Segui, então, para o Jardim de Infância e lá me lembro de uma mulher apertando o enorme “galo” com a superfície de uma faca fria. Nessa cena, eu e essa pessoa. Não me recordo de meus pais tirando satisfação com a família do agressor ou me buscando na escola.

A outra pedra no meio do caminho foi o tombo que levei ao passar pela rua da britadeira. Era uma instalação para quebra de granitos trazidos de pedreiras. Caminhões despejavam granitos numa esteira que trepidava e resultava em pedras menores para utilização na construção civil.

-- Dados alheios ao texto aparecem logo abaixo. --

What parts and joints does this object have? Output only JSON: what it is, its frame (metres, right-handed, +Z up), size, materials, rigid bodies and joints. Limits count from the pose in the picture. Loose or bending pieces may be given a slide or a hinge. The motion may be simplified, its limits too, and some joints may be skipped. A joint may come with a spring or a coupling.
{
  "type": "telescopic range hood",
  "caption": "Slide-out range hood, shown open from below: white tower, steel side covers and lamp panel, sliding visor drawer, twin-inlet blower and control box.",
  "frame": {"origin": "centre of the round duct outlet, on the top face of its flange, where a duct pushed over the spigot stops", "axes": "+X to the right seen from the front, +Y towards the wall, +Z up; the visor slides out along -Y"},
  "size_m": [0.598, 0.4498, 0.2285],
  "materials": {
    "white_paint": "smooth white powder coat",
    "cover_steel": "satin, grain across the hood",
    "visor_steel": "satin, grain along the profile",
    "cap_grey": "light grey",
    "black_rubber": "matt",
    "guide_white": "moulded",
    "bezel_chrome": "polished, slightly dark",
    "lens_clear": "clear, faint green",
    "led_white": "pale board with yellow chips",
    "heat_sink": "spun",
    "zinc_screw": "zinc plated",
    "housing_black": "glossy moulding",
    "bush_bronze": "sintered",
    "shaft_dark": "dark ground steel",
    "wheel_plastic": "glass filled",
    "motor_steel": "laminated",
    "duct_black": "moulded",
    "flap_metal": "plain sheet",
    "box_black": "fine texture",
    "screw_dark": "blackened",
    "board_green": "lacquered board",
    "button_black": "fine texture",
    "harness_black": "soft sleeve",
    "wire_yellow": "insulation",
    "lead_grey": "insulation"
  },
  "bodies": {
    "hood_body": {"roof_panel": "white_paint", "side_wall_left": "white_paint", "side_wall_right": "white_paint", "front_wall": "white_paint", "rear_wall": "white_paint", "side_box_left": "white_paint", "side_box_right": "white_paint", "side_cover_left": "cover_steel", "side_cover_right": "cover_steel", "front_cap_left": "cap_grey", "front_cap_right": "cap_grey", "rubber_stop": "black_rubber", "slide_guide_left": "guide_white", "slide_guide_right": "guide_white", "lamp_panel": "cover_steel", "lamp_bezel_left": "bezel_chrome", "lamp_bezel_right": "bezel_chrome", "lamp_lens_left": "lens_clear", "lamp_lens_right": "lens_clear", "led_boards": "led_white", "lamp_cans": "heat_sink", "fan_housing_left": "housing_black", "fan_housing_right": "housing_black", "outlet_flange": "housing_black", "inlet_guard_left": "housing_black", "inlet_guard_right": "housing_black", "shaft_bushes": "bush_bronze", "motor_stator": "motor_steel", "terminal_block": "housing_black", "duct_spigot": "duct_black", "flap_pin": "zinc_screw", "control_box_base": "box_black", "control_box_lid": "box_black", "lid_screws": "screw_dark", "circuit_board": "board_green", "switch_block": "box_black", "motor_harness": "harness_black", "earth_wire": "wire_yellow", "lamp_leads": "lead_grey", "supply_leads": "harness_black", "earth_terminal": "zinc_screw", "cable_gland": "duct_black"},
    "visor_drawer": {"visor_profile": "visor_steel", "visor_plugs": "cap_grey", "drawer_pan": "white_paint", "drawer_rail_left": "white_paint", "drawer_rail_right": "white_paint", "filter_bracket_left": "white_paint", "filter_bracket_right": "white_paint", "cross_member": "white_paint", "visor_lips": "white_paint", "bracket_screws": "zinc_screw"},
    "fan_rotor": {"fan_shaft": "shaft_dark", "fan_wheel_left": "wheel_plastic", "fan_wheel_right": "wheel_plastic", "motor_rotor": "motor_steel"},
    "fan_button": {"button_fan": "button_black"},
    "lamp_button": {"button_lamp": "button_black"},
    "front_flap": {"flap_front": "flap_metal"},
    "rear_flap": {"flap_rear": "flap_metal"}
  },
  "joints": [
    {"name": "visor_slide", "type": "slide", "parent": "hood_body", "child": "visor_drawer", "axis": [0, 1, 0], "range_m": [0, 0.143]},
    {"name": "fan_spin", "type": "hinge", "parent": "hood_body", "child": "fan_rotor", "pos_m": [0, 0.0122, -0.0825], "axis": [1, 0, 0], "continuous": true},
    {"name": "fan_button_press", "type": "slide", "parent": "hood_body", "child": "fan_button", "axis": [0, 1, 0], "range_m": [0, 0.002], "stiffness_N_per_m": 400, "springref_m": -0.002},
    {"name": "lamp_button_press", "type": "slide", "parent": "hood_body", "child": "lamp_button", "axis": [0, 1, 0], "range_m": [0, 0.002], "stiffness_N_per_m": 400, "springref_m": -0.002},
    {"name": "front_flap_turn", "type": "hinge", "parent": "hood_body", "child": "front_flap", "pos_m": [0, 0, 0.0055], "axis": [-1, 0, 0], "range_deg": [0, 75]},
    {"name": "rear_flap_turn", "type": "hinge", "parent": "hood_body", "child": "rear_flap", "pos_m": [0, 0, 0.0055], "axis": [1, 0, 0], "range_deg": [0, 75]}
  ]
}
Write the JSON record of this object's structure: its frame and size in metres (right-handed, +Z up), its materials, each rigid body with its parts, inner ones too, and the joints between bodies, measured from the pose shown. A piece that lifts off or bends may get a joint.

A rua, que não era asfaltada, tinha muito cascalhos soltos. Tropecei, caí e fiquei com o uniforme sujo e sem condições de seguir. Voltei em casa, troquei de roupa e fui para a escola. Cheguei atrasada e sem uniforme. Não sei qual a justificativa que minha irmã deu, mas, infelizmente, me deixaram entrar. Melhor seria se não tivessem permitido. Tudo o que eu não queria era atrair os olhares e ouvir comentários; afinal, chegou a Aleluia (risos), ainda mais sem uniforme.

Esses caminhos acidentados, irregulares, com instabilidade e surpresas não existem mais para uma parcela das crianças e adultos que vivem nos centros urbanos. Não há pedra no caminho. Foram retiradas. As arestas, arredondadas. O chão, alisado e, se possível, emborrachado. Sumiram com o contragosto, tristeza e frustração. O que nos resta é a simulação, empobrecida e artificial de aventuras, todas cuidadosamente acompanhadas, com hora marcada e monitoradas, sendo grande parte delas promovida pela escola.

Uma dessas práticas chamamos de “enturmação”. Acontece em todo início de ano letivo, principalmente em escolas de grande porte. Isso porque estudantes pedem transferência e novatos chegam ou, então, por questões de equilíbrio entre as turmas ou razões pedagógicas. A criança ou adolescente terá que se situar nessa nova configuração. Pode haver frustração, insegurança ou tristeza com a novidade ou por não permanecer com o melhor amigo.

Esses são sentimentos comuns sempre que vivemos uma primeira situação, seja de aula, de emprego, de mudança. Essas micro experiências são proporcionais à capacidade da criança de suportar, além de prepará-la para o desafio seguinte. Contudo, todos os anos, esse processo vem cercado de reclamações e interferências dos pais, que sofrem como se fossem eles o estudante. Não dão respiro e tempo para o filho viver a experiência, passar pela frustração, encontrar forças dentro de si para a adaptação e sentir a alegria da superação.

Esse é um exemplo de pedra artificial que, na ausência de outras mais reais e cortantes, tem uma função educativa e pedagógica. Antes de retirá-las, seria prudente e sábio entender qual o seu propósito de longo prazo e em que medida deixará a criança mais forte e confiante em si.